Openness comes from soaring 11-foot tall ceilings, which make the rooms feel large and airy, transforming the 3,000-square-foot home into a comfortable space with plenty of breathing room. Another choice Harris made to build more openness into the home was opting to put the outside deck on the side of the house, rather than directly off the back. This small shift makes a big difference when it comes to enjoying a pure and unobstructed view of the trees and mountains that surround Silver Run Reserve.  

The interior design choices also have modern touches, from the countertops to the kitchen cabinets to the light fixtures. These are subtle but powerful, less like walking into an Apple store, and more like a refreshing space where you can truly kick back and relax. “It’s a simple, clean design,” Harris says, “both inside and out.” 

The room that most exemplifies the modern mountain cottage aesthetic is the kitchen. “It was designed remarkably well by June Chamberlain and represents what the rest of the house looks like,” Hurt says. “Most people who walk through the house wouldn’t describe it as a modern home, but they can tell there’s something different about it. All the light, the big windows—they pick up on things, even if they can’t pinpoint exactly what’s different. That tells me we’ve hit the mark.” 

Harris agrees with Hurt’s assessment, perhaps because the experience of building the home was successful from the start. “It’s a unique experience doing something that has so many people involved,” he says. “For the most part, it was a fun, cordial and enjoyable process.” 

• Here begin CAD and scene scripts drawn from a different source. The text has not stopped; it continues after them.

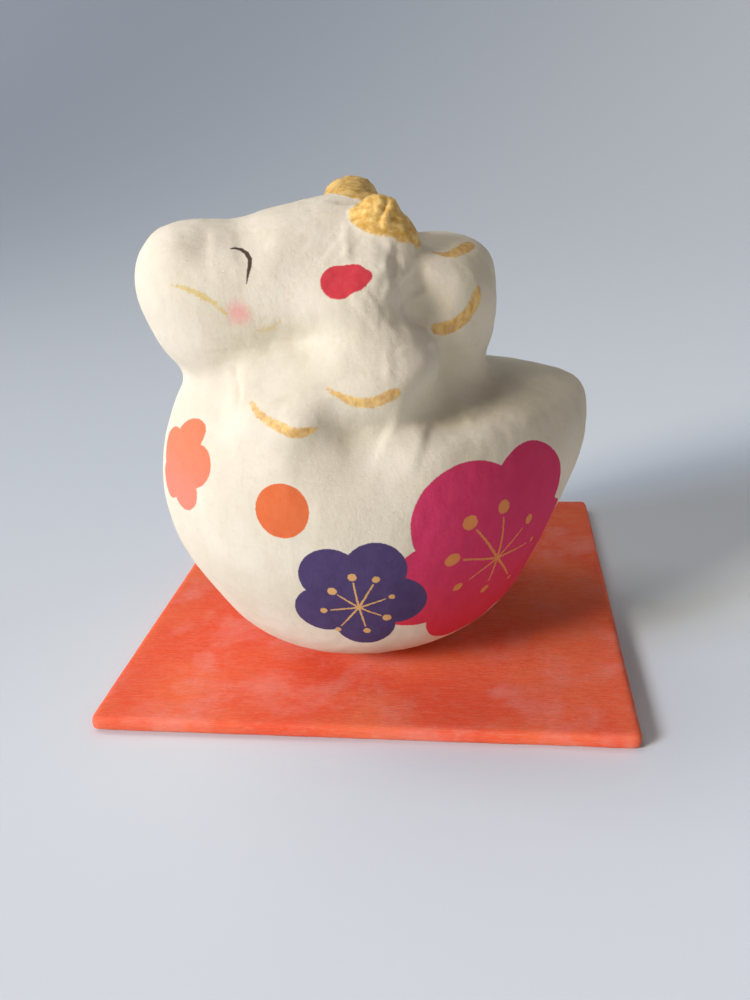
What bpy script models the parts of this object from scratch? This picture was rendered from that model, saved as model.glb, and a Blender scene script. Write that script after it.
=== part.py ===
"""A papier-mache dragon sitting on a square, paper-covered display board.

Metres, +Z up. The origin is the centre of the board's underside, and the
board's front edge runs along X at -Y. The dragon looks towards -X, and is
turned a little on the board, so that its face comes towards the front.
"""

import math

import bmesh
import bpy
from mathutils import Matrix, Vector

# The board.
BOARD_SIDE = 0.090
BOARD_THICKNESS = 0.0028
BOARD_CORNER_RADIUS = 0.0012
BOARD_EDGE_ROUND = 0.0008
BOARD_ROUND_STEPS = 3

# How the dragon stands on it.
FIGURE_HEIGHT = 0.080
SEAT_GAP = 0.0003
STAND_X = -0.0001
STAND_Y = -0.0135
FIGURE_TURN = math.radians(20.0)

# The dragon is a free form. Its proportions are in eightieths of its height,
# in its own frame: X runs from nose to tail, Y to its far side, Z up from its
# seat. Each form is a rounded lump with a centre and three radii, and each
# group of lumps is wrapped in one convex skin. The paired lumps are listed
# once, on the far side, and mirrored to the near side.
UNIT = FIGURE_HEIGHT / 80.0

RIM_HEIGHT = 47.9
BOWL = {
    "belly": ((-0.1, 0.0, 33.1), (35.3, 30.3, 31.6)),
    "foot": ((0.1, 0.0, 17.5), (29.4, 25.1, 18.5)),
    "rump": ((14.2, 0.0, 36.5), (25.5, 23.5, 14.2)),
    "tail_tip": ((37.2, 0.0, 41.8), (3.8, 7.6, 3.8)),
    "spine": ((7.0, 0.0, 46.0), (13.0, 8.0, 5.8)),
    "chest": ((-24.0, 0.0, 48.8), (8.0, 13.0, 6.8)),
}
SKINS = {
    "neck": {
        "collar": ((-4.6, 0.0, 48.4), (26.6, 19.0, 6.8)),
        "throat": ((-1.0, 0.0, 58.0), (19.0, 13.0, 7.0)),
    },
    "snout": {
        "nose": ((-23.3, 0.0, 66.6), (11.6, 12.6, 9.7)),
        "bridge": ((-27.2, 0.0, 67.8), (7.0, 9.5, 8.4)),
        "chin": ((-20.0, 0.0, 61.1), (13.2, 13.3, 10.3)),
    },
    "head": {
        "brow": ((-11.0, 0.0, 65.2), (13.0, 15.0, 11.8)),
        "skull": ((-2.0, 0.0, 64.0), (13.0, 15.0, 14.3)),
    },
    "mane": {
        "top": ((14.2, 0.0, 65.6), (9.6, 12.0, 5.7)),
        "back": ((13.4, 0.0, 56.0), (9.6, 14.5, 7.0)),
        "root": ((4.0, 0.0, 60.0), (8.0, 13.0, 10.0)),
    },
}
PAIRS = {
    "cheek_curl": ((-14.0, 16.4, 50.0), (9.6, 9.4, 7.6)),
    "side_curl": ((-1.0, 17.2, 52.8), (11.0, 9.4, 7.6)),
    "back_curl": ((13.0, 9.5, 62.0), (8.5, 6.5, 7.5)),
    "ear": ((-4.0, 11.5, 64.6), (8.2, 7.6, 7.2)),
}
PRESSES = {
    "under_curls": (8.0, 1.2, ((-10.0, 26.0, 44.0), (-7.0, 26.2, 45.8), (0.0, 25.5, 46.5), (7.0, 23.0, 48.5))),
    "behind_curls": (7.0, 1.2, ((6.0, 23.0, 49.0), (10.0, 19.5, 51.5))),
    "under_jaw": (5.5, 0.7, ((-22.0, 13.0, 55.0), (-12.0, 16.0, 58.3), (-6.0, 18.0, 59.3), (2.0, 17.0, 60.0))),
    "snout_groove": (5.0, 0.8, ((-24.0, 8.0, 75.0), (-24.0, 11.5, 70.0), (-22.0, 12.5, 62.0))),
    "behind_ear": (8.0, -1.7, ((3.7, 12.8, 73.1), (5.3, 11.6, 68.5), (2.7, 15.0, 64.9), (-0.4, 17.4, 62.4))),
    "cheek_top": (8.0, 1.2, ((-18.1, 20.5, 55.7), (-18.1, 23.4, 53.3))),
    "side_top": (7.0, 0.4, ((-2.8, 24.3, 57.2), (0.9, 24.3, 57.0))),
    "between_curls": (6.0, -1.0, ((-13.0, 25.2, 50.0), (-9.6, 24.6, 48.4), (-7.4, 24.6, 48.6))),
    "side_foot": (7.0, -1.0, ((-0.8, 25.9, 48.1), (6.9, 23.1, 47.8))),
    "below_curls": (8.0, 1.1, ((-4.5, 27.8, 42.4), (-2.5, 27.8, 42.4))),
    "face": (10.0, -0.6, ((-20.1, 12.2, 65.5), (-13.2, 14.3, 63.4), (-7.5, 16.5, 59.9))),
    "saddle": (7.0, 1.0, ((-20.7, 8.1, 73.2), (-18.1, 8.2, 73.3))),
    "ear_dip": (6.0, 0.7, ((-5.1, 16.6, 69.2), (-4.0, 17.8, 67.6))),
    "behind_ear_top": (8.0, -0.7, ((5.6, 12.5, 72.5), (6.8, 12.8, 68.6))),
    "under_ear": (8.0, -0.9, ((-20.3, 12.4, 67.2), (-12.9, 15.1, 63.5), (-7.4, 17.6, 60.4), (-1.8, 19.7, 62.4), (2.0, 17.9, 65.4))),
    "cheek_front": (8.0, 0.9, ((-18.2, 19.9, 54.5), (-20.6, 21.8, 49.4))),
    "collar_top": (6.0, 0.7, ((-12.7, 21.0, 56.1), (-7.2, 22.8, 56.7), (-1.9, 24.0, 57.0))),
    "mane_edge": (6.0, 0.5, ((18.0, 11.3, 67.4), (17.1, 14.6, 61.5))),
}
HORNS = {
    "near_horn": {
        "base": ((2.9, -8.2, 71.8), (5.7, 5.2, 3.4)),
        "tip": ((2.9, -7.8, 75.6), (2.9, 2.8, 2.7)),
    },
    "far_horn": {
        "base": ((1.8, 8.2, 72.8), (6.0, 5.2, 3.4)),
        "tip": ((1.9, 7.8, 76.9), (4.6, 3.2, 3.3)),
    },
}

SPHERE_SEGMENTS = 48
SPHERE_RINGS = 24
COARSE_VOXEL = 1.0 * UNIT
COARSE_PASSES = 35
FINE_VOXEL = 0.7 * UNIT
FINE_PASSES = 6
SMOOTH_FACTOR = 0.5
KEPT_SHARE = 0.09
CUT_MARGIN = 10.0 * UNIT

PAPER_WHITE = (0.80, 0.77, 0.70, 1.0)
PAPER_RED = (0.78, 0.13, 0.07, 1.0)
PAPER_ROUGHNESS = 0.85


def clear_scene():
    for obj in list(bpy.data.objects):
        bpy.data.objects.remove(obj, do_unlink=True)


def new_collection(name):
    collection = bpy.data.collections.new(name)
    bpy.context.scene.collection.children.link(collection)
    return collection


def paper_material(name, colour):
    material = bpy.data.materials.new(name)
    material.use_nodes = True
    shader = material.node_tree.nodes["Principled BSDF"]
    shader.inputs["Base Color"].default_value = colour
    shader.inputs["Roughness"].default_value = PAPER_ROUGHNESS
    shader.inputs["Metallic"].default_value = 0.0
    return material


def add_lump(bm, centre, radii):
    """Adds an ellipsoid to bm, in units of the figure."""
    place = Matrix.Translation(Vector(centre) * UNIT) @ Matrix.Diagonal((*radii, 1.0))
    bmesh.ops.create_uvsphere(
        bm,
        u_segments=SPHERE_SEGMENTS,
        v_segments=SPHERE_RINGS,
        radius=UNIT,
        matrix=place,
    )


def add_pairs(bm, lumps):
    """Adds each lump on both sides of the figure."""
    for centre, radii in lumps.values():
        for side in (-1.0, 1.0):
            add_lump(bm, (centre[0], side * centre[1], centre[2]), radii)


def add_skin(bm, lumps, rim=None):
    """Adds the convex skin around some lumps, those above the rim left open."""
    hull = bmesh.new()
    for centre, radii in lumps.values():
        add_lump(hull, centre, radii)
    if rim is not None:
        above = [v for v in hull.verts if v.co.z > rim]
        bmesh.ops.delete(hull, geom=above, context="VERTS")
    made = bmesh.ops.convex_hull(hull, input=hull.verts[:])
    inside = made["geom_interior"] + made["geom_unused"]
    bmesh.ops.delete(hull, geom=[v for v in inside if isinstance(v, bmesh.types.BMVert)], context="VERTS")
    mesh = bpy.data.meshes.new("skin")
    hull.to_mesh(mesh)
    hull.free()
    bm.from_mesh(mesh)
    bpy.data.meshes.remove(mesh)


def distance_to_line(point, line):
    """Returns how far a point is from a line through several spots."""
    best = (point - line[0]).length
    for start, end in zip(line, line[1:]):
        along = end - start
        share = (point - start).dot(along) / along.length_squared
        nearest = start + along * min(max(share, 0.0), 1.0)
        best = min(best, (point - nearest).length)
    return best


def press_pairs(bm, presses):
    """Moves the skin in along some lines, or out where the depth is negative."""
    bm.normal_update()
    for radius, depth, spots in presses.values():
        for side in (-1.0, 1.0):
            line = [Vector((x, side * y, z)) * UNIT for x, y, z in spots]
            for vert in bm.verts:
                share = distance_to_line(vert.co, line) / (radius * UNIT)
                if share < 1.0:
                    vert.co -= vert.normal * depth * UNIT * (1.0 - share * share) ** 2


def fused(bm, voxel, passes):
    """Returns a new bmesh: the overlapping bodies of bm as one softened skin."""
    mesh = bpy.data.meshes.new("loose")
    bm.to_mesh(mesh)
    bm.free()
    loose = bpy.data.objects.new("loose", mesh)
    bpy.context.scene.collection.objects.link(loose)
    fuse = loose.modifiers.new("fuse", "REMESH")
    fuse.mode = "VOXEL"
    fuse.voxel_size = voxel
    soften = loose.modifiers.new("soften", "SMOOTH")
    soften.factor = SMOOTH_FACTOR
    soften.iterations = passes
    graph = bpy.context.evaluated_depsgraph_get()
    result = bmesh.new()
    result.from_object(loose, graph)
    bpy.data.objects.remove(loose, do_unlink=True)
    bpy.data.meshes.remove(mesh)
    return result


def make_seat_cutter(collection, stand):
    """A block below the seat, which leaves the figure a flat spot to stand on."""
    bpy.ops.mesh.primitive_cube_add(size=1.0)
    cutter = bpy.context.active_object
    cutter.name = "seat_cutter"
    cutter.data.transform(Matrix.Diagonal((FIGURE_HEIGHT, FIGURE_HEIGHT, CUT_MARGIN, 1.0)))
    cutter.data.transform(Matrix.Translation((0.0, 0.0, -CUT_MARGIN / 2.0)))
    cutter.parent = stand
    for old in cutter.users_collection:
        old.objects.unlink(cutter)
    collection.objects.link(cutter)
    cutter.hide_render = True
    cutter.display_type = "WIRE"
    return cutter


def make_dragon(parts, cutters):
    """The figure, one moulded piece: body, head, mane, ears and horns."""
    bm = bmesh.new()
    add_skin(bm, BOWL, RIM_HEIGHT * UNIT)
    for lumps in SKINS.values():
        add_skin(bm, lumps)
    add_pairs(bm, PAIRS)
    bm = fused(bm, COARSE_VOXEL, COARSE_PASSES)
    press_pairs(bm, PRESSES)
    for lumps in HORNS.values():
        add_skin(bm, lumps)
    bm = fused(bm, FINE_VOXEL, FINE_PASSES)
    mesh = bpy.data.meshes.new("dragon_figure")
    bm.to_mesh(mesh)
    bm.free()
    mesh.polygons.foreach_set("use_smooth", [True] * len(mesh.polygons))
    dragon = bpy.data.objects.new("dragon_figure", mesh)
    parts.objects.link(dragon)
    stand = bpy.data.objects.new("dragon_stand", None)
    stand.location = (STAND_X, STAND_Y, BOARD_THICKNESS + SEAT_GAP)
    stand.rotation_euler = (0.0, 0.0, FIGURE_TURN)
    parts.objects.link(stand)
    dragon.parent = stand
    thin = dragon.modifiers.new("thin", "DECIMATE")
    thin.ratio = KEPT_SHARE
    seat = dragon.modifiers.new("seat", "BOOLEAN")
    seat.operation = "DIFFERENCE"
    seat.object = make_seat_cutter(cutters, stand)
    dragon.data.materials.append(paper_material("washi_white", PAPER_WHITE))
    return dragon


def make_board(parts):
    """The square board that the figure sits on."""
    bpy.ops.mesh.primitive_cube_add(size=1.0)
    board = bpy.context.active_object
    board.name = "display_board"
    board.data.transform(Matrix.Diagonal((BOARD_SIDE, BOARD_SIDE, BOARD_THICKNESS, 1.0)))
    board.data.transform(Matrix.Translation((0.0, 0.0, BOARD_THICKNESS / 2.0)))
    for old in board.users_collection:
        old.objects.unlink(board)
    parts.objects.link(board)
    bm = bmesh.new()
    bm.from_mesh(board.data)
    upright = [e for e in bm.edges if abs(e.verts[0].co.z - e.verts[1].co.z) > BOARD_THICKNESS / 2.0]
    bmesh.ops.bevel(
        bm,
        geom=upright,
        offset=BOARD_CORNER_RADIUS,
        segments=BOARD_ROUND_STEPS,
        profile=0.5,
        affect="EDGES",
    )
    bm.to_mesh(board.data)
    bm.free()
    edges = board.modifiers.new("soft_edges", "BEVEL")
    edges.width = BOARD_EDGE_ROUND
    edges.segments = BOARD_ROUND_STEPS
    edges.limit_method = "ANGLE"
    edges.angle_limit = math.radians(60.0)
    board.data.materials.append(paper_material("washi_red", PAPER_RED))
    return board


def main():
    clear_scene()
    parts = new_collection("dragon_figurine")
    cutters = new_collection("cutters")
    make_board(parts)
    make_dragon(parts, cutters)


main()
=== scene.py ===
import math

import bmesh
import bpy
import numpy as np
from mathutils import Matrix, Vector, noise
from mathutils.bvhtree import BVHTree


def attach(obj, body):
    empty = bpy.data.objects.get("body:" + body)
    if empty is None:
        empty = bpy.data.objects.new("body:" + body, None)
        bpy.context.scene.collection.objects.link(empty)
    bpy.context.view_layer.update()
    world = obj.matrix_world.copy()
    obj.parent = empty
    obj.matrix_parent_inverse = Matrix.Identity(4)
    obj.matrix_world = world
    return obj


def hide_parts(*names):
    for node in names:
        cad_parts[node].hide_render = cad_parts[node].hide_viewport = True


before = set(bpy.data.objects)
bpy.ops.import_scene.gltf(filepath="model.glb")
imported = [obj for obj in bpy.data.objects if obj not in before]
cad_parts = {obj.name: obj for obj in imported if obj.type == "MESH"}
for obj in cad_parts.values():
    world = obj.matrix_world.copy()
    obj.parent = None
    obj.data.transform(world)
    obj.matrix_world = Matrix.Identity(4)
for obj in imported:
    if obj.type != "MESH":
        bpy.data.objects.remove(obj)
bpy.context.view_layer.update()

MM = 0.001

# The dragon's own frame: X from nose to tail, Y to its far side, Z up from its seat.
STAND_PLACE = (-0.1 * MM, -13.5 * MM, 3.1 * MM)
STAND_TURN = math.radians(20.0)
STAND = Matrix.Translation(STAND_PLACE) @ Matrix.Rotation(STAND_TURN, 4, "Z")
TO_STAND = STAND.inverted()


# The camera, solved from the corners of the board.
CAMERA_PLACE = (0.0223242, -0.1533446, 0.0901842)
CAMERA_RIGHT = (0.99047477, 0.12467324, -0.05844916)
CAMERA_UP = (0.0032699, 0.40306822, 0.91516409)
CAMERA_BACK = (0.13765547, -0.90663807, 0.39882123)
CAMERA_LENS = 30.685
CAMERA_SENSOR = 36.0


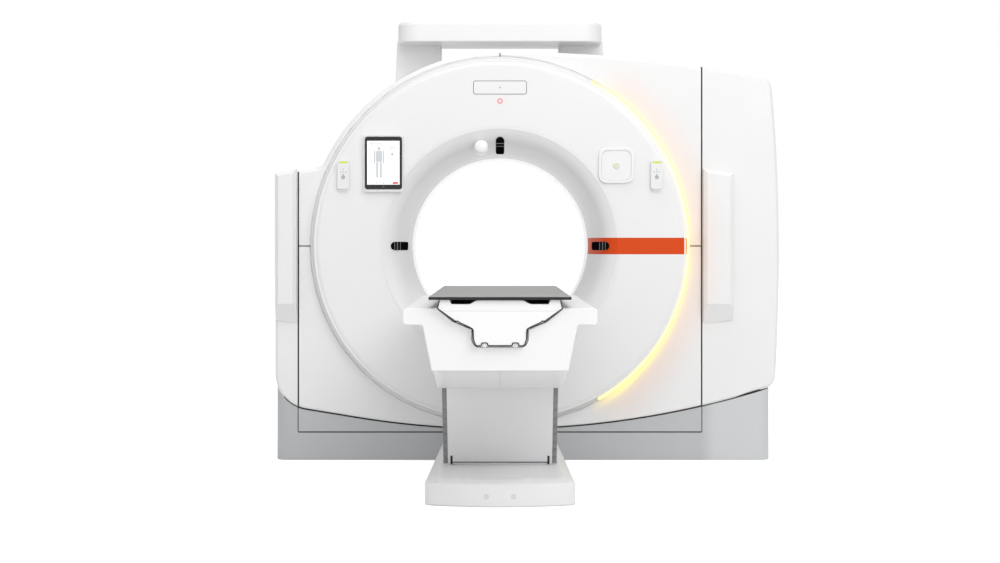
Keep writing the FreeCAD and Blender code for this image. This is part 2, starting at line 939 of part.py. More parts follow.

When Hurt considers the perfect family for this modern mountain cottage, he says it’s less about demographics and more about lifestyle. “What our buyers so far have in common is a desire to be active,” he says. “They want to be in a place where the kids can go outside and just be kids, where adults can get out in nature, where everyone can be active and have fun in a casual environment without worrying about having your shirttails tucked in.” 

For the family searching for a beautiful home in a unique community, where children, dogs, and even adults can run free, Silver Run Reserve is certainly the place to be.